From the U.S., a documentary by Lyric R. Cabral and David Felix Sutcliffe, (T)error - the optional “T” provides an alternate title - follows a paid FBI informant, Saeed Torres.

A convert to Islam and former Black Panther, Torres agrees to be filmed for the documentary, keeping it a secret from his FBI handlers, even as he is tasked with befriending another American Muslim whom the FBI suspects is a terrorist in the making.

The result is a highly disturbing inside look at U.S. counter-terrorism law enforcement.

Indian filmmaker Hemal Trivedi says that a friend’s death in the 2008 Mumbai terrorist attacks led her to seek to understand the roots of Pakistan-bred militant Islam.

For Among the Believers, she and Pakistani co-director Mohammed Ali Naqvi spent years following radical cleric Maulana Aziz, a supporter of the Islamic State group, also known as ISIS, and the Taliban who agitates for harsh Islamic law in Pakistan.

The film also follows two 12-year-olds who both attended madrassahs run by Aziz’s Red Mosque network, and whose fates radically diverge, and activist and nuclear physicist Pervez Hoodboy, who leads moderates in a campaign against Aziz and all that he represents.

Stranded in Canton, a mostly improvised “documentary drama” by Swedish director Måns Månsson, working with Chinese filmmaker Li Hongqi, explores the human ties arising from China and Africa’s booming trade. It tells the fictional story of Lebrun, a Congolese entrepreneur who goes to China to arrange a shipment of t-shirts bearing slogans relating to the upcoming presidential election in Congo.

But the shipment is held up, and post-election, the T-shirts are valueless. Lebrun schemes to find a way to redesign the shirts for the next election, while spending his nights singing karaoke and falling in love with a Cameroonian businesswoman.

Månsson’s notes on the film say that all four principal cast members play themselves or “a version” of themselves. Lebrun, for example, a longtime friend of the director’s from Kinshasa, not only played the entrepreneur, Månsson says, but his spare time sought business deals in Canton, and actually did fall for the Cameroonian business woman in real life.

And Necktie Youth, a moody, melancholy feature from South Africa, sketches the lives of wealthy, disaffected teens, both black and white, in post-apartheid Johannesburg. It’s an Africa few Westerners know, says 23-year-old director Sibs Shongwe-La Mer.
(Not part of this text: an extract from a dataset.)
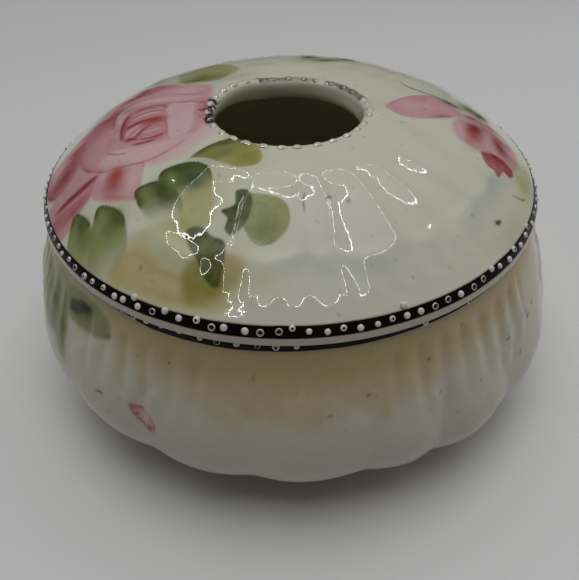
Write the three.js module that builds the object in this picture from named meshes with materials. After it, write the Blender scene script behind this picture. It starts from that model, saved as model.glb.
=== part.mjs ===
// A porcelain hair receiver, the lidded dressing-table jar with a round hole in its lid.
// Millimetres, +Z up. The origin is the centre of the foot ring, on the surface that the jar stands on.
// Two loose pieces, the bowl and the lid, carry bonded decoration: an enamelled rim band on each, and a
// ring of beads round the lid's mouth.
import * as THREE from "three";

// ---- Driving dimensions ----
const FOOT_OUTER_RADIUS = 39;
const FOOT_INNER_RADIUS = 35.5;
const FOOT_RECESS_HEIGHT = 1.8;
const BOWL_FLOOR_TOP = 5;
const BOWL_RIM_TOP = 47.7;
const BOWL_BAND_LOW = [54.45, 46.3];
const BOWL_BAND_HIGH = [54.15, 47.3];
const BOWL_MOUTH_RADIUS = 51.9;
const BELLY = [62.3, 20.5];
const BELLY_INSIDE = [59, 20.5];

const SEAT_GAP = 0.3;
const LID_SEAT_Z = BOWL_RIM_TOP + SEAT_GAP;
const LID_EDGE_RADIUS = 55;
const LID_BAND_LOW = [LID_EDGE_RADIUS, 50];
const LID_BAND_HIGH = [53.9, 51.85];
const FLANGE_OUTER_RADIUS = 51;
const FLANGE_INNER_RADIUS = 48.5;
const FLANGE_BOTTOM_Z = 43.5;
const MOUTH_TOP_Z = 63.6;
const MOUTH_RADIUS = 15.9;
const MOUTH_LAND_RADIUS = 18.9;

const BAND_THICKNESS = 0.35;
const BAND_SEAT_DEPTH = 0.6;
const BAND_END_GAP = 0.2;
const BAND_BEAD_HEIGHT = 0.5;
const LID_BAND_BEADS = 120;
const BOWL_BAND_BEADS = 100;

const MOUTH_BEADS = 31;
const MOUTH_BEAD_RADIUS = 1.05;
const MOUTH_BEAD_RING_RADIUS = 17.6;
const MOUTH_BEAD_SEAT_GAP = 0.25;

// The bowl's flank is divided into six lobes that repeat three times round. A crease starts each lobe.
const LOBE_WIDTHS_DEG = [21, 21, 21, 14.5, 18.5, 24];
const CREASE_DEPTHS = [0.4, 0.8, 0.9, 0.7, 1.3, 1.0];
const LOBE_REPEATS = 3;
const FIRST_LOBE_DEG = -140;
const LOBE_ROUNDNESS = 2.2;
const LOBE_LOW_Z = 3;
const LOBE_FULL_Z = 9;
const LOBE_FADE_Z = 26;
const LOBE_TOP_Z = 38;

const COLUMNS_PER_LOBE = 4;
const LID_COLUMNS = 72;
const COLUMNS_PER_MOUTH_BEAD = 4;

// ---- Outline helpers: an outline is a list of [radius, height] points ----
const bezier = (p0, p1, p2, p3, steps) =>
  new THREE.CubicBezierCurve(
    new THREE.Vector2(...p0),
    new THREE.Vector2(...p1),
    new THREE.Vector2(...p2),
    new THREE.Vector2(...p3),
  )
    .getPoints(steps)
    .map((p) => [p.x, p.y]);

// The outline of the shallow groove that a rim band lies in, square to the line from low to high.
function bandSeat(low, high) {
  const length = Math.hypot(low[0] - high[0], high[1] - low[1]);
  const inwards = (BAND_SEAT_DEPTH * (high[1] - low[1])) / length;
  const downwards = (BAND_SEAT_DEPTH * (low[0] - high[0])) / length;
  return [low, high].map(([radius, height]) => [radius - inwards, height - downwards]);
}

// The spin of an outline about Z. Its columns stand at the given angles, and radiusAt may change each radius.
function revolve(outline, anglesDeg, radiusAt = (radius) => radius) {
  const points = outline.map(([radius, height]) => new THREE.Vector2(radius, height));
  const columns = anglesDeg.length;
  const geometry = new THREE.LatheGeometry(points, columns).rotateX(Math.PI / 2);
  const position = geometry.getAttribute("position");
  for (let column = 0; column <= columns; column++) {
    const angleDeg = anglesDeg[column % columns];
    const angle = THREE.MathUtils.degToRad(angleDeg);
    outline.forEach(([radius, height], row) => {
      const r = radius < 1e-6 ? 0 : radiusAt(radius, height, column % columns, row);
      position.setXYZ(column * outline.length + row, r * Math.cos(angle), r * Math.sin(angle), height);
    });
  }
  geometry.deleteAttribute("normal");
  geometry.deleteAttribute("uv");
  return geometry;
}

const evenAngles = (count) => Array.from({ length: count }, (_, i) => (360 * i) / count);

function ceramicMesh(name, geometry, color, roughness) {
  const material = new THREE.MeshStandardMaterial({ color, roughness, metalness: 0, flatShading: true });
  const mesh = new THREE.Mesh(geometry, material);
  mesh.name = name;
  return mesh;
}

// ---- Bowl ----
const lobes = [];
for (let repeat = 0, start = FIRST_LOBE_DEG; repeat < LOBE_REPEATS; repeat++)
  LOBE_WIDTHS_DEG.forEach((width, i) => {
    const nextCrease = CREASE_DEPTHS[(i + 1) % CREASE_DEPTHS.length];
    lobes.push({ start, width, creaseDepths: [CREASE_DEPTHS[i], nextCrease] });
    start += width;
  });
const lobeAngles = lobes.flatMap(({ start, width }) =>
  Array.from({ length: COLUMNS_PER_LOBE }, (_, i) => start + (width * i) / COLUMNS_PER_LOBE),
);

const smooth = (low, high, value) => THREE.MathUtils.smoothstep(value, low, high);

// Each lobe is a shallow arch between two creases. The creases fade out towards the shoulder and the foot.
function lobedRadius(radius, height, column, insideShare) {
  const { creaseDepths } = lobes[Math.floor(column / COLUMNS_PER_LOBE)];
  const across = (column % COLUMNS_PER_LOBE) / COLUMNS_PER_LOBE;
  const depth = creaseDepths[across < 0.5 ? 0 : 1];
  const crease = Math.abs(2 * across - 1) ** LOBE_ROUNDNESS;
  const fade = smooth(LOBE_LOW_Z, LOBE_FULL_Z, height) * (1 - smooth(LOBE_FADE_Z, LOBE_TOP_Z, height));
  return radius - depth * crease * fade * insideShare;
}

function bowl() {
  const outer = [
    ...bezier([FOOT_OUTER_RADIUS, 0], [FOOT_OUTER_RADIUS + 2, 2.6], [61.2, 7.6], BELLY, 8),
    ...bezier(BELLY, [63, 28], [58.4, 36.5], BOWL_BAND_LOW, 7).slice(1),
  ];
  const rim = [
    ...bandSeat(BOWL_BAND_LOW, BOWL_BAND_HIGH),
    BOWL_BAND_HIGH,
    [BOWL_BAND_HIGH[0] - 0.4, BOWL_RIM_TOP],
  ];
  const inner = [
    [BOWL_MOUTH_RADIUS + 0.4, BOWL_RIM_TOP],
    [BOWL_MOUTH_RADIUS, BOWL_RIM_TOP - 0.6],
    [BOWL_MOUTH_RADIUS, 45],
    ...bezier([BOWL_MOUTH_RADIUS, 45], [55.6, 36], [59.8, 28], BELLY_INSIDE, 5).slice(1),
    ...bezier(BELLY_INSIDE, [57.4, 10.5], [47, BOWL_FLOOR_TOP], [34, BOWL_FLOOR_TOP], 6).slice(1),
    [0, BOWL_FLOOR_TOP],
  ];
  const underside = [
    [0, FOOT_RECESS_HEIGHT],
    [FOOT_INNER_RADIUS - 1, FOOT_RECESS_HEIGHT],
    [FOOT_INNER_RADIUS, 0],
  ];
  const outerRows = underside.length + outer.length;
  const outline = [...underside, ...outer, ...rim, ...inner];
  const radiusAt = (radius, height, column, row) =>
    lobedRadius(radius, height, column, row < outerRows ? 1 : 0.5);
  return ceramicMesh("bowl", revolve(outline, lobeAngles, radiusAt), 0xc9c7bd, 0.22);
}

// ---- Lid ----
function lid() {
  const domed = bezier([MOUTH_LAND_RADIUS, 63.65], [40, 63.5], [45.5, 58.8], LID_BAND_HIGH, 9);
  const outline = [
    [MOUTH_RADIUS, MOUTH_TOP_Z],
    [MOUTH_RADIUS + 0.2, 60.8],
    [17.6, 59.2],
    [21, 59.9],
    ...bezier([26, 60], [36, 59.6], [44, 57], [FLANGE_INNER_RADIUS, 50.6], 5),
    [FLANGE_INNER_RADIUS, FLANGE_BOTTOM_Z + 0.6],
    [FLANGE_INNER_RADIUS + 0.6, FLANGE_BOTTOM_Z],
    [FLANGE_OUTER_RADIUS - 0.6, FLANGE_BOTTOM_Z],
    [FLANGE_OUTER_RADIUS, FLANGE_BOTTOM_Z + 0.6],
    [FLANGE_OUTER_RADIUS, LID_SEAT_Z],
    [LID_EDGE_RADIUS - 0.6, LID_SEAT_Z],
    [LID_EDGE_RADIUS + 0.1, LID_SEAT_Z + 0.5],
    [LID_EDGE_RADIUS + 0.15, LID_BAND_LOW[1] - 0.4],
    LID_BAND_LOW,
    ...bandSeat(LID_BAND_LOW, LID_BAND_HIGH),
    ...domed.reverse(),
  ];
  outline.push(outline[0]);
  return ceramicMesh("lid", revolve(outline, evenAngles(LID_COLUMNS)), 0xc4c8ae, 0.2);
}

// ---- Enamel rim bands: a thin band between two outline points, with a raised bead on every other column ----
function beadedBand(name, low, high, beads) {
  const run = high[0] - low[0];
  const rise = high[1] - low[1];
  const length = Math.hypot(run, rise);
  const along = (share) => [low[0] + run * share, low[1] + rise * share];
  const inwards = ([radius, height]) => [
    radius - (BAND_THICKNESS * rise) / length,
    height + (BAND_THICKNESS * run) / length,
  ];
  const start = along(BAND_END_GAP / length);
  const end = along(1 - BAND_END_GAP / length);
  const outline = [inwards(start), start, along(0.5), end, inwards(end)];
  outline.push(outline[0]);
  const raisedRow = 2;
  const radiusAt = (radius, height, column, row) =>
    row === raisedRow && column % 2 ? radius + BAND_BEAD_HEIGHT : radius;
  return ceramicMesh(name, revolve(outline, evenAngles(2 * beads), radiusAt), 0x1e1a18, 0.3);
}

// ---- Beads round the mouth: one ring whose section swells at each bead ----
function mouthBeadRing() {
  const bottom = MOUTH_TOP_Z + MOUTH_BEAD_SEAT_GAP;
  const columns = MOUTH_BEADS * COLUMNS_PER_MOUTH_BEAD;
  const half = MOUTH_BEAD_RADIUS;
  const section = [
    [half * 0.8, 0],
    [half, half * 0.45],
    [half * 0.55, half],
    [-half * 0.55, half],
    [-half, half * 0.45],
    [-half * 0.8, 0],
  ];
  section.push(section[0]);
  const swell = (column) => {
    const across = (column % COLUMNS_PER_MOUTH_BEAD) / COLUMNS_PER_MOUTH_BEAD;
    return 0.62 + 0.38 * Math.sin(Math.PI * across);
  };
  const outline = section.map(([aside, up]) => [MOUTH_BEAD_RING_RADIUS + aside, bottom + up]);
  const geometry = revolve(outline, evenAngles(columns));
  const position = geometry.getAttribute("position");
  for (let i = 0; i < position.count; i++) {
    const column = Math.floor(i / outline.length) % columns;
    const [aside, up] = section[i % outline.length];
    const angle = (2 * Math.PI * column) / columns;
    const radius = MOUTH_BEAD_RING_RADIUS + aside * swell(column);
    position.setXYZ(i, radius * Math.cos(angle), radius * Math.sin(angle), bottom + up * swell(column));
  }
  return ceramicMesh("mouth_bead_ring", geometry, 0xbdb5a0, 0.25);
}

const jar = new THREE.Group();
const bowlBody = new THREE.Group();
const lidBody = new THREE.Group();
bowlBody.add(
  bowl(),
  beadedBand("bowl_rim_band", BOWL_BAND_LOW, BOWL_BAND_HIGH, BOWL_BAND_BEADS),
);
lidBody.add(
  lid(),
  beadedBand("lid_rim_band", LID_BAND_LOW, LID_BAND_HIGH, LID_BAND_BEADS),
  mouthBeadRing(),
);
jar.add(bowlBody, lidBody);

export default jar;
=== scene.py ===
"""The surfaces, painting and glaze of a hand-painted porcelain hair receiver, around its CAD frame."""
import math

import bpy
import numpy as np
from mathutils import Matrix, Vector


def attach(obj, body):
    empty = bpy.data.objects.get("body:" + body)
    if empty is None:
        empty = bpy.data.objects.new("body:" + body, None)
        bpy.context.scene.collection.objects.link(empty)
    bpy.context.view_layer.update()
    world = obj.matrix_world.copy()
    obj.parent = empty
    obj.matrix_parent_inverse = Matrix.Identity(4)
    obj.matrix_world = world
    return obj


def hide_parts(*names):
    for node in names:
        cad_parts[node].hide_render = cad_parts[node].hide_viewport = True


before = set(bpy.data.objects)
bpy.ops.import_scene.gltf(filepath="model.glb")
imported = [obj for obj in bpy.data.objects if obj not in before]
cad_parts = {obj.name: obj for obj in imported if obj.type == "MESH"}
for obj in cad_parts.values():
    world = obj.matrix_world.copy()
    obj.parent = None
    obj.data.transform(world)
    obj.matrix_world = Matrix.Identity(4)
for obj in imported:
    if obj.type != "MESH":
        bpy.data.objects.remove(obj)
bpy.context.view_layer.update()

# ---- Driving dimensions, in millimetres ----
# Angles round the jar start at its front, -Y, and grow towards +X. A pair is a radius and a height
MM = 0.001
FOOT_OUTER_RADIUS = 39.0
FOOT_INNER_RADIUS = 35.5
FOOT_RECESS_HEIGHT = 1.8
BOWL_FLOOR_TOP = 5.0
BOWL_RIM_TOP = 47.7
BOWL_BAND_LOW = (54.45, 46.3)
BOWL_BAND_HIGH = (54.15, 47.3)
BOWL_MOUTH_RADIUS = 51.9
BELLY = (62.3, 20.5)
BELLY_INSIDE = (59.0, 20.5)
LID_SEAT_Z = 48.0
LID_EDGE_RADIUS = 55.0
LID_BAND_LOW = (LID_EDGE_RADIUS, 50.0)
LID_BAND_HIGH = (53.9, 51.85)
FLANGE_OUTER_RADIUS = 51.0
FLANGE_INNER_RADIUS = 48.5
FLANGE_BOTTOM_Z = 43.5
MOUTH_RADIUS = 16.0
DOME_START = (18.9, 63.65)

# The lid was pressed slightly out of true round its mouth
LIP_RISE = 0.45
LIP_LIFT = 0.5
LIP_DIP = 0.98
LIP_DIP_DEG = (118, 185)
THROAT_OFF_CENTRE = 0.5
THROAT_WORN = 0.15
THROAT_THINNER = 1.1
THROAT_THINNER_DEG = (236, 290)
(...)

“In terms of audiences abroad, for me it would be one of the films that kind of helps de-stigmatize the idea of Africa as being this Third World-kind of completely impoverished place,” he said in a press clip.

But Necktie Youth hardly makes its privileged young South Africans enviable, despite the film’s elegant black-and-white cinematography.

In his review, Hollywood Reporter critic Jordan Mintzer found “something almost science-fiction-like about Shongwe-La Mer’s approach to his own generation, as if he had descended from another planet and discovered a country transformed from a land of post-apartheid dreams into a drug-infused dystopia.”